I covered this story for The Boston Globe when it broke in 2008 and interviewed Gerhartsreiter shortly after his arrest. My colleagues and I spoke to him for less than an hour, and by the end of our time together, we knew we would not glean any real truth about who he was and what motivated his lies. If anything, we grew numb, almost bored, listening to him ramble on about the “five or six or seven’’ languages that he spoke, the historical novel about the roots of Israeli statehood he said he was writing, and his work as a researcher of “anything from physics to social sciences.’’
Though his book is highly enjoyable and deeply engrossing, Seal runs the risk of doing the same to the reader with his relentless descriptions of Gerhartsreiter’s quirks and outlandish tales, which begin to feel repetitive.
While the book offers plenty of detail on the faux Rockefeller, it presents too little exploration of issues of class and why people were so willing to accept Gerhartsreiter’s fantastic tales. There is no reflection or analysis of America’s obsession with bluebloods. Seal seems to be more interested in telling his readers over and over again that Gerhartsreiter never wore socks and was partial to Lacoste shirts.

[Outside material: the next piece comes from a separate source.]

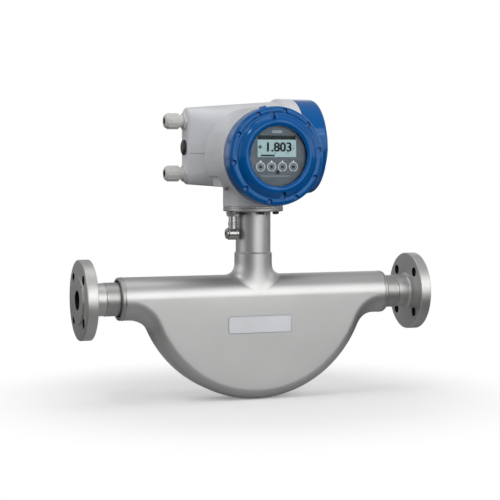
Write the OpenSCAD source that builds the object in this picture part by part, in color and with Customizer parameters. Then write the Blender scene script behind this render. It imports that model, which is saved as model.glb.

Seal did uncover fascinating, unknown stories about Gerhartsreiter, including disturbing, intimate details about his marriage to Sandra Boss, a high-level executive who arguably was abused by him.
For everything I learned, however, I didn’t really feel that Seal got to the heart of who Gerhartsreiter really is. This is not necessarily a failing on his part.
Gerhartsreiter has gone through so many incarnations, he is probably not recognizable to himself.
Seal describes the aggressive questioning by authorities after Gerhartsreiter is finally caught. Gerhartsreiter at first tries to charm his interrogators but is then forced to give up the charade. He concedes that virtually every name he has given since arriving in the United States was false.
“So who am I talking to?’’ one of the investigators asks him.